The monkeys were selected based on their cognitive thinking skills and learning abilities.

"What we are trying to do is to make them as intelligent as possible so we can use them to explore space beyond our orbit," said Inessa Kozlovskaya, the leader of the team responsible for teaching the monkeys.

Once the monkeys are successful in learning how to operate the controls, the next phase would involve solving simple mathematical problems and simple puzzles. The scientists are hoping that the animals will be ready to perform tasks related to their mission for space by 2017.

There is a long history of animals taking part in space missions. Long before humans made it to space, the US and Russia have been using animals in order to test how long a living organism can go outside Earth and return safely.

One of the first monkeys to be launched into the cosmos, Albert I, a rhesus monkey, was onboard a V-2 Blossom on June 1948. He and his predecessors, Albert II, III and IV all unfortunately died on impact. It will be years later, on 1951, when a monkey named Yorick would become the first monkey to live through a space flight.

Even after that bit of success, survival rates of animals on space remained relatively low for a long time. This, and the way animals are trained and handled for space missions, is what greatly bothers animal activist groups.
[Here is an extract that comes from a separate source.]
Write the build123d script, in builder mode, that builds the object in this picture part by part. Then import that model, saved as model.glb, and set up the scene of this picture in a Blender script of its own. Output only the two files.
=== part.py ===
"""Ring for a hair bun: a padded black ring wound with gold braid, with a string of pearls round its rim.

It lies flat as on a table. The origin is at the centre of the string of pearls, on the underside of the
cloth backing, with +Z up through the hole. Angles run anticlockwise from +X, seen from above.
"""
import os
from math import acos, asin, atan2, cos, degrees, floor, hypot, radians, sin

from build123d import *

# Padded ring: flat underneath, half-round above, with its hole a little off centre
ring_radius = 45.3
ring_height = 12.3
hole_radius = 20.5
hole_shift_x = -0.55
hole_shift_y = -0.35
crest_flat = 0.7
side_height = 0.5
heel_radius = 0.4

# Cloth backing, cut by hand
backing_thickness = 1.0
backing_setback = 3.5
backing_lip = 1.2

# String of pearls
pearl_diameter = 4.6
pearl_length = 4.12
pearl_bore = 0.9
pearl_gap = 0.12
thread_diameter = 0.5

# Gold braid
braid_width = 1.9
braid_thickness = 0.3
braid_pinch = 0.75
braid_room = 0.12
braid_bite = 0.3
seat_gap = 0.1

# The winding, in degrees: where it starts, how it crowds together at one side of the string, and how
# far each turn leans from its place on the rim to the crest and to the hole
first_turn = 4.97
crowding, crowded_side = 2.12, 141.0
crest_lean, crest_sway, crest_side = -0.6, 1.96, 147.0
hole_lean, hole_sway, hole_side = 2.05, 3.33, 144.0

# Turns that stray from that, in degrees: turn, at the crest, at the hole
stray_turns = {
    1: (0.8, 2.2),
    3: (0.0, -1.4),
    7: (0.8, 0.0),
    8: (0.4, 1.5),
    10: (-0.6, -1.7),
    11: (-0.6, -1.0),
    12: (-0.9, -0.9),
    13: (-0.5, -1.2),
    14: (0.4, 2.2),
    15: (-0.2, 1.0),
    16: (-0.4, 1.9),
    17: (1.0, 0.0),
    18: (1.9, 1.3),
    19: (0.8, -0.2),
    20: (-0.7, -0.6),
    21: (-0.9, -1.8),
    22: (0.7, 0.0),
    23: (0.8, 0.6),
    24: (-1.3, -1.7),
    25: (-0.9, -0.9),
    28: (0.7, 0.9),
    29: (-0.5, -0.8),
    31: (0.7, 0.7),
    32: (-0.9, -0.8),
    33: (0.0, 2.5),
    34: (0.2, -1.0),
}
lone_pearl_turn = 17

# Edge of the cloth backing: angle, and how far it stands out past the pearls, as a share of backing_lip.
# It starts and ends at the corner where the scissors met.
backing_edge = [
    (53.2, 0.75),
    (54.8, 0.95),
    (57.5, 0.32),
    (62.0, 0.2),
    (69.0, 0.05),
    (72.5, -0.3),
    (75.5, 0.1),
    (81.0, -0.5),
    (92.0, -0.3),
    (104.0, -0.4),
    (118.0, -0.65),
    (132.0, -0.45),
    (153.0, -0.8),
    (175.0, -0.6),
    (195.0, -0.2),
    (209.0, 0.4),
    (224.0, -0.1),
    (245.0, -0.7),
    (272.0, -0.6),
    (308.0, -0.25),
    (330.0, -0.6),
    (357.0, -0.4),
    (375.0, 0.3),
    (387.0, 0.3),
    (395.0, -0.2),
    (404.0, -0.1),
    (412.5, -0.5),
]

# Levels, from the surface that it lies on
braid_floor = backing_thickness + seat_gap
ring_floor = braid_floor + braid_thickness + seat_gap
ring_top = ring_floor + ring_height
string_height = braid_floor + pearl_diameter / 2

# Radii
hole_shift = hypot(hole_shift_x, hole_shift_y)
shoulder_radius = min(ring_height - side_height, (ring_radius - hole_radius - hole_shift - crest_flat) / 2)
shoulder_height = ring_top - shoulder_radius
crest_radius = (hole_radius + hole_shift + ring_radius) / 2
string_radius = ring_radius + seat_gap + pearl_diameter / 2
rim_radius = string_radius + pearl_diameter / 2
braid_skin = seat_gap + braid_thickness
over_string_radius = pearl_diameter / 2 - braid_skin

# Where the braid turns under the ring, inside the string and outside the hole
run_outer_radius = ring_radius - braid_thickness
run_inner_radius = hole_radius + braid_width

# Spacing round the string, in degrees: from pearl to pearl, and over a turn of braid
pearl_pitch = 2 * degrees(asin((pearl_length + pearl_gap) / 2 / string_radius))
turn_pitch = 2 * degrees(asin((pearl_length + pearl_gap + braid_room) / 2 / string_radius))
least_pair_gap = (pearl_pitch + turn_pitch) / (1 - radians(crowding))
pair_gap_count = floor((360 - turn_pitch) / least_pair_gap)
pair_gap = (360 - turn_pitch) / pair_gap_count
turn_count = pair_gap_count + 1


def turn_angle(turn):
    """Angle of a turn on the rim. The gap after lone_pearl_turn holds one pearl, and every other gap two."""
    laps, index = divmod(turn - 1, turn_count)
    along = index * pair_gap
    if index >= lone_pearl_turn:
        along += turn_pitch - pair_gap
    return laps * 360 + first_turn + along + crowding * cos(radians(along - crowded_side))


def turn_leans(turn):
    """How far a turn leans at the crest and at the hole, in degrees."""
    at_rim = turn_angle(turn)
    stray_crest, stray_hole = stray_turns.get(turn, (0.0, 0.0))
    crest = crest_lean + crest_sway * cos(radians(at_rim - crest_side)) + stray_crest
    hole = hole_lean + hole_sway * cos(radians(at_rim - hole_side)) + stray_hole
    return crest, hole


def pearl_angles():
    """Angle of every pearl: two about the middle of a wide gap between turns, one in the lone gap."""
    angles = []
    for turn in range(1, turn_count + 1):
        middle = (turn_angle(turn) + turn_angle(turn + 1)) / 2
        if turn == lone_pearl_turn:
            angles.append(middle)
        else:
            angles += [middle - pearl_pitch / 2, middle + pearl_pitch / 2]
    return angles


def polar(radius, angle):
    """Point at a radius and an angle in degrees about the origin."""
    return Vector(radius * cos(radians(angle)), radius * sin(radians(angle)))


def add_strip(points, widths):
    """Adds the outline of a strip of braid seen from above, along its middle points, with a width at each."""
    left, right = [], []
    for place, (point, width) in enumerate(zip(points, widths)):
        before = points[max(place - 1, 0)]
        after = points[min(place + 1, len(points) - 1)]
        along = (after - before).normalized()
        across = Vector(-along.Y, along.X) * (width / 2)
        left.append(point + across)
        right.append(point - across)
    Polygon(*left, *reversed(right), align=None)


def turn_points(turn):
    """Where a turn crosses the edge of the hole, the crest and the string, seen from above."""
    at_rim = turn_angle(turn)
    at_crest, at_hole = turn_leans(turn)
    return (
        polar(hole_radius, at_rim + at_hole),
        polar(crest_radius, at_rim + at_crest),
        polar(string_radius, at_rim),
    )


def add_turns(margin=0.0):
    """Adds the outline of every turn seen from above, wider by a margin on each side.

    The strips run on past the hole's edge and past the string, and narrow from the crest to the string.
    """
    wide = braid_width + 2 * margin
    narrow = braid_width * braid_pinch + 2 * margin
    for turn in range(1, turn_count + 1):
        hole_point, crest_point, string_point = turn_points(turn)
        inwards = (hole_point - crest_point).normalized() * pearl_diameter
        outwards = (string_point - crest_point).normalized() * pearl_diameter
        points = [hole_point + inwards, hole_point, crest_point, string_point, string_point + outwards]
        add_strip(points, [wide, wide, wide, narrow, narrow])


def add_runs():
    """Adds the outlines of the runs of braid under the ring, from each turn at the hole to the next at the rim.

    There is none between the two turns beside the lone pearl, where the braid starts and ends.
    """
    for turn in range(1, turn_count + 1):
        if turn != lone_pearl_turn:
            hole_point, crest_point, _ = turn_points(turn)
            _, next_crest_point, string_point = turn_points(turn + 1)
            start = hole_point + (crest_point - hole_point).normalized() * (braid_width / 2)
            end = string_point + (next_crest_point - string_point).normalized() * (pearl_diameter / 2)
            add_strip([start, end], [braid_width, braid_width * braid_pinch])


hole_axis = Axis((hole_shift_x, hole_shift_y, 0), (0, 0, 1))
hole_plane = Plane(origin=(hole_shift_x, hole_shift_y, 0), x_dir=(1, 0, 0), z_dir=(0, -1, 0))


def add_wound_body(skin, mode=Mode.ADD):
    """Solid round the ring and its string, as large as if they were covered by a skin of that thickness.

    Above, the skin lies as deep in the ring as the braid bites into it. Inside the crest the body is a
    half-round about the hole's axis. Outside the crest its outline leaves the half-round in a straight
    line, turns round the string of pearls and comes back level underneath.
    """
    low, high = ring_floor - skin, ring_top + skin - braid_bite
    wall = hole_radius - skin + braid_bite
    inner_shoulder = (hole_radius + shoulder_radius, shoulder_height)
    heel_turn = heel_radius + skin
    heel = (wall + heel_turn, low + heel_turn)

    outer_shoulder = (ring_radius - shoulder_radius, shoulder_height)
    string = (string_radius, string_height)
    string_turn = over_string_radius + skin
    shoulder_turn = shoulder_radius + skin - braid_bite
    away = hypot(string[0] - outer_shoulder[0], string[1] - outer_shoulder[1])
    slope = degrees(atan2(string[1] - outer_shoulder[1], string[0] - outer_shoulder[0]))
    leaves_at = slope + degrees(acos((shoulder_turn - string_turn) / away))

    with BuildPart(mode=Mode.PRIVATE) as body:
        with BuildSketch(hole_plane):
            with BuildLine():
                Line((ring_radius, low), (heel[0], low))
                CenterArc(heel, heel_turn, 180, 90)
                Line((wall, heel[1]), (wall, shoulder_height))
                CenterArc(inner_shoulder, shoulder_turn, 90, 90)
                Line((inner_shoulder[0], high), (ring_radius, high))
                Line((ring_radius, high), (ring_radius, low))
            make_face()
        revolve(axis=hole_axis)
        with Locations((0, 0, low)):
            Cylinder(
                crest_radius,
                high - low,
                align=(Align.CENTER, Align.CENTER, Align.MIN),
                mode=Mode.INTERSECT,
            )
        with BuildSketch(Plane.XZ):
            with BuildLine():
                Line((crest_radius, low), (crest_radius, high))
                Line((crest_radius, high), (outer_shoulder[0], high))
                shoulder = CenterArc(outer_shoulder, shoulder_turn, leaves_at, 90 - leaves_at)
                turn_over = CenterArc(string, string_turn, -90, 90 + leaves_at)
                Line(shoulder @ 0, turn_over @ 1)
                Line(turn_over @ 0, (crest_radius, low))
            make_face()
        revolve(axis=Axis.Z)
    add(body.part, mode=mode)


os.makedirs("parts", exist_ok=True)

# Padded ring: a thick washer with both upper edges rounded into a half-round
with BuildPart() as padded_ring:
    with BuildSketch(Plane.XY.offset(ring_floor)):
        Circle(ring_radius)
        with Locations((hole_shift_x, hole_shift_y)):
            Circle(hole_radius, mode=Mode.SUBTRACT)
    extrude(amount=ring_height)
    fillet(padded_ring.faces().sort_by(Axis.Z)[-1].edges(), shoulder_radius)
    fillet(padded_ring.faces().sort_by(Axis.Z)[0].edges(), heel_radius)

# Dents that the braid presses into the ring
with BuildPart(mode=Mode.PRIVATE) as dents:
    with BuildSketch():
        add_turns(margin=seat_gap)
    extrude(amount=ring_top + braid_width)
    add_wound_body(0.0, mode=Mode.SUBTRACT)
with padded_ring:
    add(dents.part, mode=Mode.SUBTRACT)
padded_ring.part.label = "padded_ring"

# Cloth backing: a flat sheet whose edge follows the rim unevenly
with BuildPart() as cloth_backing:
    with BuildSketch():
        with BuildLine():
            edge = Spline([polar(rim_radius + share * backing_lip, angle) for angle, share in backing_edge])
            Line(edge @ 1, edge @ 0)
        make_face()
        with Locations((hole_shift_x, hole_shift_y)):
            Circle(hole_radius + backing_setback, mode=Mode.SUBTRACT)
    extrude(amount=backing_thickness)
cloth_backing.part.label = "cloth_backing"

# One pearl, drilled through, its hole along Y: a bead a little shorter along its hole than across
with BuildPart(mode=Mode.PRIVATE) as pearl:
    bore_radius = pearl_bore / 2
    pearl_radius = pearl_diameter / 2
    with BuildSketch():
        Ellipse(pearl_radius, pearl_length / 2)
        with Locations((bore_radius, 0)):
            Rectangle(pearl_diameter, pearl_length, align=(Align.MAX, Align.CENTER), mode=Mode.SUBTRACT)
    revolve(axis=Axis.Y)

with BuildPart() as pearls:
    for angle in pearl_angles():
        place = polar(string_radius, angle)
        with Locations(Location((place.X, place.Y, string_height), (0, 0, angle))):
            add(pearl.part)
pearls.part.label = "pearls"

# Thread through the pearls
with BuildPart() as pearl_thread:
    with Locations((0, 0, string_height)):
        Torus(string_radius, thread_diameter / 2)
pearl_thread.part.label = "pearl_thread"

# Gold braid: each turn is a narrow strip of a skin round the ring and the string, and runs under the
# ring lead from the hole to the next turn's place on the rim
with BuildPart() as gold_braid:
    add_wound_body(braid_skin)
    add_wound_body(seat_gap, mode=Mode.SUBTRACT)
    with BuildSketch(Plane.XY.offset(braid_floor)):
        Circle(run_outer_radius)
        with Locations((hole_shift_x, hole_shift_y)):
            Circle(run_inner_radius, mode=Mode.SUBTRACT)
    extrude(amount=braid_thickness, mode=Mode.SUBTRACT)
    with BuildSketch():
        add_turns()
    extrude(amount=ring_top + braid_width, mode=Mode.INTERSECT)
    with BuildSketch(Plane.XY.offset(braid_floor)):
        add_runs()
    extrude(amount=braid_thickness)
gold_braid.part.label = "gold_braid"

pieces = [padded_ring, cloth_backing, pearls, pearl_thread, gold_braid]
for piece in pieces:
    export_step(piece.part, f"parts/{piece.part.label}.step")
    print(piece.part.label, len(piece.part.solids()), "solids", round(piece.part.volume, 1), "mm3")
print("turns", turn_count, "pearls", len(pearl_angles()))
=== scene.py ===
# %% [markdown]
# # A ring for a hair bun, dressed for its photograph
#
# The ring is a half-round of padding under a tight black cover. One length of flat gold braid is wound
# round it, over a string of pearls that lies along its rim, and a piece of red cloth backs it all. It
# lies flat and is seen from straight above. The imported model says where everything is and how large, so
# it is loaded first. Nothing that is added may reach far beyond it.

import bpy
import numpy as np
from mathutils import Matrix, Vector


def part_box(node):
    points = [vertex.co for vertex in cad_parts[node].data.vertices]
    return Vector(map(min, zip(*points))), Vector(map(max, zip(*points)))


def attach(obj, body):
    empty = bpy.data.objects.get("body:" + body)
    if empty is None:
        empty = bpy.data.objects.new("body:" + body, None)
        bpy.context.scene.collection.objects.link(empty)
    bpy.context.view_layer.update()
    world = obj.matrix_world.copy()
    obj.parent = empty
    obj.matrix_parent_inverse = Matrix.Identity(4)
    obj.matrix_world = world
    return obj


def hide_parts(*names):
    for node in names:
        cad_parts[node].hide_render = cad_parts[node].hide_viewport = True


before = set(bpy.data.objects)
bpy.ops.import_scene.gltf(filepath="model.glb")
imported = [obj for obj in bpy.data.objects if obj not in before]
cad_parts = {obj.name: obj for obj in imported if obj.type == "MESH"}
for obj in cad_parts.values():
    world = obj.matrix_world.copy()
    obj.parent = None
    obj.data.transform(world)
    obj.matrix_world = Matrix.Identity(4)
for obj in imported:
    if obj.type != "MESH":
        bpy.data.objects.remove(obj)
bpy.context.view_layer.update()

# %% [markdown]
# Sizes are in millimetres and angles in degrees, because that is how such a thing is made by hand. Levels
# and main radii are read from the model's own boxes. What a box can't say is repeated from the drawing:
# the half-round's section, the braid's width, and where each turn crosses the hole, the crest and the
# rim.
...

Members of the People for the Ethical Treatment of Animals (PETA) pointed out that space missions are already difficult for humans, which makes it even more so for the animals that don't have a clue of what they're really doing.

"They're being strapped down into these capsules. It's terrifying for them," said Justin Goodman, director of lab investigations at PETA. "They don't understand what's going on."

Even until now, NASA is continuing to study how humans can handle long term space travel on humans. The agency hopes that the findings of these studies will help the US land on Mars by 2030.